◆ Prompt: Pick out every line that holds the string "points" and copy it.

>> begin Provided records

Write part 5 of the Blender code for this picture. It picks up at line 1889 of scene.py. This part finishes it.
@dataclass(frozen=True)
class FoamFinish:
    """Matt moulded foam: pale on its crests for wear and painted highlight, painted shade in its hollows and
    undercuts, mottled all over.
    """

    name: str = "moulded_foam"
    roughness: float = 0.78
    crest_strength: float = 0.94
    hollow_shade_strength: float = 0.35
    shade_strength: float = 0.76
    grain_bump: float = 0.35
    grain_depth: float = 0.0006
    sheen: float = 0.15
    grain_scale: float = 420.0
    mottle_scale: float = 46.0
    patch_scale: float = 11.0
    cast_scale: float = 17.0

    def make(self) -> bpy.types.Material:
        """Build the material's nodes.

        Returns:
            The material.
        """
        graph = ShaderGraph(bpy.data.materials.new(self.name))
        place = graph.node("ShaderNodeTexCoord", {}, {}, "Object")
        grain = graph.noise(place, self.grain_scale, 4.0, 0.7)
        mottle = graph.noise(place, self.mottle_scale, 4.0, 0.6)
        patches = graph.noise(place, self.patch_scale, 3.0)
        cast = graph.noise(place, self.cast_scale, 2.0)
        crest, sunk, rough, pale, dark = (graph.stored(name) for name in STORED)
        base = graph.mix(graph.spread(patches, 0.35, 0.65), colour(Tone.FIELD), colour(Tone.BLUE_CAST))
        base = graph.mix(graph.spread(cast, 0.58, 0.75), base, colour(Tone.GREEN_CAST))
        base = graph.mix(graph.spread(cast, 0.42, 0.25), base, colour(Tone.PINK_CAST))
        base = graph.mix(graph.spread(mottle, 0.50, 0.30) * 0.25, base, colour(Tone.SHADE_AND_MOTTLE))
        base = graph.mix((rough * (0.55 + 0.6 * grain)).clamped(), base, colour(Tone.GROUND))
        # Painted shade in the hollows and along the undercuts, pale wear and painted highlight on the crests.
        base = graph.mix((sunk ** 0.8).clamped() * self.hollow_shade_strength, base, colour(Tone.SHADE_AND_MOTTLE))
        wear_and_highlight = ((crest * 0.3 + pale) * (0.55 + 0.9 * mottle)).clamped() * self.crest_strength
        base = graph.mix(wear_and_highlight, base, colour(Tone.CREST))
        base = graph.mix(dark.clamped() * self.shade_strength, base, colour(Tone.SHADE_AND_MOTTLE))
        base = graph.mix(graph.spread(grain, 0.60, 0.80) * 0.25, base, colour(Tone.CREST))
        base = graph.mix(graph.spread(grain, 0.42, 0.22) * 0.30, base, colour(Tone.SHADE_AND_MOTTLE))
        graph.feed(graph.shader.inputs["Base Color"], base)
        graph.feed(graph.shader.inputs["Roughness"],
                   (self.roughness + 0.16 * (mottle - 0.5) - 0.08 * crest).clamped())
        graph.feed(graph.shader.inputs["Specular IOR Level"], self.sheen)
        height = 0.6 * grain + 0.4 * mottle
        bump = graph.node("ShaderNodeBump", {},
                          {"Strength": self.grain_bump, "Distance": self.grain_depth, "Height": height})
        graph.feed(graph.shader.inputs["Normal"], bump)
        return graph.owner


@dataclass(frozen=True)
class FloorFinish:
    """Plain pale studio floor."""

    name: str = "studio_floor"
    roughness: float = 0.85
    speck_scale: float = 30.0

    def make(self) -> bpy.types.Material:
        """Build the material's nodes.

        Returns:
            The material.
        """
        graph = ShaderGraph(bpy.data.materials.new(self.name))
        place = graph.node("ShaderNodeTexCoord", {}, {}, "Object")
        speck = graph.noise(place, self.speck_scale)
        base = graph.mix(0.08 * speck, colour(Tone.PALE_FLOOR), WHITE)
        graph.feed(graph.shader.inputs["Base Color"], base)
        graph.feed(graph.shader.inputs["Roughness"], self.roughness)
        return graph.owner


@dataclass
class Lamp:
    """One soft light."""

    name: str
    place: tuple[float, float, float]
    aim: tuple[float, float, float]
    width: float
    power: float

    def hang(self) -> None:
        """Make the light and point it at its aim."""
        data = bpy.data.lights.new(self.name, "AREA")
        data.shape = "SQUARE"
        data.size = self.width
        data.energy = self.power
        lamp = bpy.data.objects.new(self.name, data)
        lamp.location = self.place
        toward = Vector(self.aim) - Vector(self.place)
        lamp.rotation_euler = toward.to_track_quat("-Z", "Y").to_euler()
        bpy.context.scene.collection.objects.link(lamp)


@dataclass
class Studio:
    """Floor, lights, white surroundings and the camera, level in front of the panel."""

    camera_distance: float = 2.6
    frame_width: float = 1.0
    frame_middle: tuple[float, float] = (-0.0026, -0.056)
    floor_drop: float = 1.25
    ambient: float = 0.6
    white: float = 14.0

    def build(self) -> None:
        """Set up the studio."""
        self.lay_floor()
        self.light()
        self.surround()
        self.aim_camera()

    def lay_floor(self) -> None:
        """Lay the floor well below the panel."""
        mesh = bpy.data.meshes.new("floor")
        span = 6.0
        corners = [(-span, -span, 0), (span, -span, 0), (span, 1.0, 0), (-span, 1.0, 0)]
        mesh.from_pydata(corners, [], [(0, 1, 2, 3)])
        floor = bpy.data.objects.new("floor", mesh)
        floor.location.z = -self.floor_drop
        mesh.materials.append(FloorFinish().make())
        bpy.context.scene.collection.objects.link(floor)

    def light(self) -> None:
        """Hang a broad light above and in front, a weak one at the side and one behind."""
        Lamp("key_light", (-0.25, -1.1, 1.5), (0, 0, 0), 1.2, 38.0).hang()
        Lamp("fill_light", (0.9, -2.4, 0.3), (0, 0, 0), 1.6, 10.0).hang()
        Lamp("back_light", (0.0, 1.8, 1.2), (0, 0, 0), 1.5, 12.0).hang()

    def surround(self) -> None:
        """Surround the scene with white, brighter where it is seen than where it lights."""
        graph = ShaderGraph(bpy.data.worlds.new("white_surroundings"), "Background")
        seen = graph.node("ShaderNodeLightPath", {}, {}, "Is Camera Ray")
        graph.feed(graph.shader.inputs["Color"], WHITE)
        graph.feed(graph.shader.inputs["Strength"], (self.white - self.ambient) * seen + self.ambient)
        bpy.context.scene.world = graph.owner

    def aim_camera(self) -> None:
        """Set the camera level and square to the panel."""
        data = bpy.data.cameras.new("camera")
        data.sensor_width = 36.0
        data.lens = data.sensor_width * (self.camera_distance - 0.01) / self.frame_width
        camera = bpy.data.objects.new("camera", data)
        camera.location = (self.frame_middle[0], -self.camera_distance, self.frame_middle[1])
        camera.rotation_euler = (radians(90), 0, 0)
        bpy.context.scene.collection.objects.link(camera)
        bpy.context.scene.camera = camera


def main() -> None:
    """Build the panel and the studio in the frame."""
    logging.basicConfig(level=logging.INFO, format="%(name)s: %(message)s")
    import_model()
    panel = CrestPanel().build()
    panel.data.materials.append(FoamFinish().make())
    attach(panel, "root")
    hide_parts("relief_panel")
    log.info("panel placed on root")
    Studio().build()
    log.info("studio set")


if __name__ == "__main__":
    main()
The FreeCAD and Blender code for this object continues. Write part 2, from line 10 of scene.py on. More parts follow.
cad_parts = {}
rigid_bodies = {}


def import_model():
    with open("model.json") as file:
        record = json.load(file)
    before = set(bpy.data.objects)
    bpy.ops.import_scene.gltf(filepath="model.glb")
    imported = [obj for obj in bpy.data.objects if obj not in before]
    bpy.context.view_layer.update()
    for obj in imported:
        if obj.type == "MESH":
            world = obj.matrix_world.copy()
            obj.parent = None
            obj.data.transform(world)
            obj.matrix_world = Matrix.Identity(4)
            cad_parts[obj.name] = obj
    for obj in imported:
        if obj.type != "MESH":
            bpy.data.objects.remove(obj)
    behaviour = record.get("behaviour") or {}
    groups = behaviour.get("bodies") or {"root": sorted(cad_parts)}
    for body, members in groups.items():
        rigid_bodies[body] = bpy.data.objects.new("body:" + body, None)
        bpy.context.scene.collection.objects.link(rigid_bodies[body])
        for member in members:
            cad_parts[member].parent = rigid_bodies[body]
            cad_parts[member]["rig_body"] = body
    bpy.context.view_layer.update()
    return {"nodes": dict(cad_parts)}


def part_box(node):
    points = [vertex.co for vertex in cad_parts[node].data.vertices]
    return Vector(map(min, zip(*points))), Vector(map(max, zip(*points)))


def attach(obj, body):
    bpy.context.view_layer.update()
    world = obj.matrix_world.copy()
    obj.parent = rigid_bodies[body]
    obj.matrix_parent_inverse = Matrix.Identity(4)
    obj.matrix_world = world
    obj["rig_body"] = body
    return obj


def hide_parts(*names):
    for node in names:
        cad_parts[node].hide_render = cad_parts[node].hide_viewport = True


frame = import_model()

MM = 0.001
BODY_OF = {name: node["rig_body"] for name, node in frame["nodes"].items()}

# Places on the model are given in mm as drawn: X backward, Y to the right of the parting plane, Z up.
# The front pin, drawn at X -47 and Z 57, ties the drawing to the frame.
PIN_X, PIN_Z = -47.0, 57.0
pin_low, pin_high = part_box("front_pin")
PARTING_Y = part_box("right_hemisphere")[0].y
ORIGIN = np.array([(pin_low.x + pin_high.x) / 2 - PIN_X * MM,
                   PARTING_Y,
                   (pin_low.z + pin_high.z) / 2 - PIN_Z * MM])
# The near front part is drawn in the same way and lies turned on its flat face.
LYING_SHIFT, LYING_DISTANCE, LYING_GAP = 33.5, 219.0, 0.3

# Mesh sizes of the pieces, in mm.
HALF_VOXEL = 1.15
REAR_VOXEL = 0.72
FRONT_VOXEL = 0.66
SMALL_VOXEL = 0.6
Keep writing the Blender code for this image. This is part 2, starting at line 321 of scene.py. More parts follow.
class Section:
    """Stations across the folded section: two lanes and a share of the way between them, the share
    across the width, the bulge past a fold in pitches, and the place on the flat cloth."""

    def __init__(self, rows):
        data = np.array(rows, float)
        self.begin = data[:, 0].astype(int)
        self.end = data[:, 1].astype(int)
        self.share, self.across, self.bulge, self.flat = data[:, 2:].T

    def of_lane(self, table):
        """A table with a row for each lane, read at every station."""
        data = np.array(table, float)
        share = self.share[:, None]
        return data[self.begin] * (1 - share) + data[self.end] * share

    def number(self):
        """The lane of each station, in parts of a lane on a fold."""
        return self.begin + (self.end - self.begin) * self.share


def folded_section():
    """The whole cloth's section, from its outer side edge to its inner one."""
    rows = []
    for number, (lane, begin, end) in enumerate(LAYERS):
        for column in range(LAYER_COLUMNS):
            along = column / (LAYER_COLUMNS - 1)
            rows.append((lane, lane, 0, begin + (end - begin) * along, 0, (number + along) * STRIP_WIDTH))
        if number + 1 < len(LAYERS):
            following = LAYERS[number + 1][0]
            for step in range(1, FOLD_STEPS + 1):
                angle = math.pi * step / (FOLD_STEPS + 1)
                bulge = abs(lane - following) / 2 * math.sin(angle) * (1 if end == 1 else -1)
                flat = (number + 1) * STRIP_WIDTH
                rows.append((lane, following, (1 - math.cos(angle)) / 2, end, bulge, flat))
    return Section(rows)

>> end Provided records

◆ The result:
    points = [vertex.co for vertex in cad_parts[node].data.vertices]
    return Vector(map(min, zip(*points))), Vector(map(max, zip(*points)))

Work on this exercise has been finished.